El cajón de mi padre

Mi padre era una persona muy ordenada. Le gustaba tener sus libros clasificados. La ropa en montones iguales. Las chaquetas y los trajes bien colgados. Sin embargo, guardaba un secreto. Abrías uno de los cajones de su mesa escritorio y era un verdadero caos. Allí se amontonaban el abrecartas, un cortauñas, plumas sin tinta, entradas antiguas, cartas, prospectos...

Nunca entendí cómo él no extendía su concepto del orden a ese cajón en concreto. Hasta que, con los años, he acabado por entenderlo. Era una sabia medida.

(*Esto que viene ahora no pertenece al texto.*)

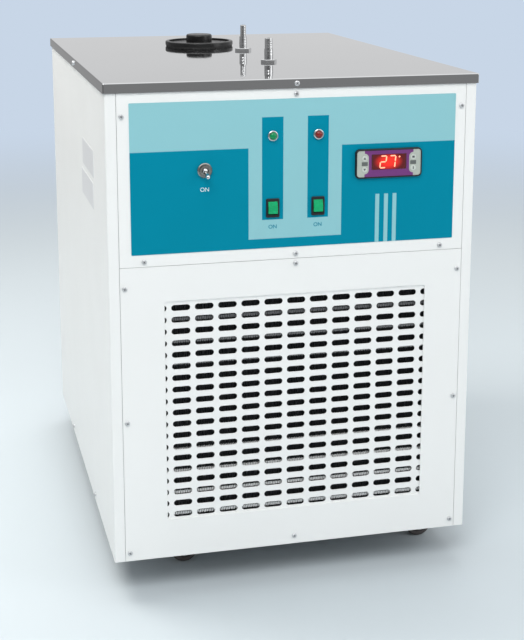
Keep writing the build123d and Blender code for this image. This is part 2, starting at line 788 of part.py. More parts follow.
def reservoir():
    shell = block(tank_x0, tank_x1, tank_y0, tank_y1, tank_z0, tank_z1)
    shell = fillet(shell.edges().filter_by(Axis.Z), tank_r)
    inner = block(tank_x0 + tank_t, tank_x1 - tank_t, tank_y0 + tank_t, tank_y1 - tank_t,
                  tank_z0 + tank_t, tank_z1 - tank_t)
    inner = fillet(inner.edges().filter_by(Axis.Z), tank_r - tank_t)
    spout = rod_z(outlet_x, outlet_y, tank_z0 - outlet_drop, tank_z0 + 1, pump_port_r)
    cuts = [rod_z(outlet_x, outlet_y, tank_z0 - outlet_drop - 1, tank_z0 + 3, pump_port_bore),
            rod_z(fill_x, fill_y, tank_z1 - 3, tank_z1 + 1, neck_r - neck_wall),
            rod_z(return_x, return_y, tank_z1 - 3, tank_z1 + 1, return_port_r),
            rod_z(probe_x, probe_y, tank_z1 - 3, tank_z1 + 1, probe_r + pass_clear)]
    for y in (coil_y0, coil_y0 + coil_pitch * (coil_runs - 1)):
        cuts.append(rod_x(y, coil_exit_z, tank_x0 - 1, tank_x0 + 3, copper_r + pass_clear))
    return shell - inner + spout - cuts


def tank_insulation():
    g = insul_gap
    foam = block(tank_x0 - insul_t, tank_x1 + insul_t, tank_y0 - insul_t, tank_y1 + insul_t,
                 tank_z0 - insul_t, tank_z1 - 2)
    nest = block(tank_x0 - g, tank_x1 + g, tank_y0 - g, tank_y1 + g, tank_z0, tank_z1 + 1)
    nest = fillet(nest.edges().filter_by(Axis.Z), tank_r)
    cuts = [rod_z(outlet_x, outlet_y, tank_z0 - insul_t - 1, tank_z0 + 1, pump_port_r + g)]
    for y in (coil_y0, coil_y0 + coil_pitch * (coil_runs - 1)):
        cuts.append(rod_x(y, coil_exit_z, tank_x0 - insul_t - 1, tank_x0 + 1, copper_r + pass_clear))
    return foam - nest - cuts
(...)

Habitualmente, asociamos el orden con el equilibrio mental. Una persona que tiene su entorno perfectamente clasificado y compuesto se supone que está demostrando una capacidad interior igualmente centrada.

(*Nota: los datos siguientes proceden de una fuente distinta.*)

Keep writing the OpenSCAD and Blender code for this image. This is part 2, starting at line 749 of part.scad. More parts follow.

Pero conforme te vas haciendo mayor, vas entendiendo que las cosas no son del todo así. Porque el orden, tal como lo entendemos, es un criterio exclusivamente racional. Sirve para las ideas, para los trabajos de la conciencia. Pero nuestra vida está hecha de muchas otras cosas. Y no siempre siguien ese criterio cartesiano de tener las cosas dispuesta de forma uniforme.

Cuando revolvía el cajón de mi padre era como viajar en el tiempo. Leía tarjetas con algunas frases de hacía muchos años. Veía en un rincón uno de aquellos tubos de lacre que se empleaban para sellar los documentos. En aquel cajón no existía el tiempo. Ni la cronología. Ni una distribución utilitaria. Aquel cajón era simplemente una acumulación de objetos de cierto valor sentimental. Depositados allí como las olas dejan en la playa conchas, hojas de posidonia o huesos de sepia. Eran un depósito de los años.

En el interior de nuestra mente, las cosas no están clasificadas con carpetas ni etiquetas. Se acumulan según un orden secreto. A veces se olvidan, a veces salen a la superficie. Y en ese aparente caos reside el secreto de nuestra existencia. No en el fichero de una biografía o un currículum.

Al final, el cajón de mi padre como todas las cosas aparentemente desordenadas nos permiten viajar libremente por nuestros recuerdos. Ser un poco quienes somos. Porque en su aparente desorden radica el secreto de la vida.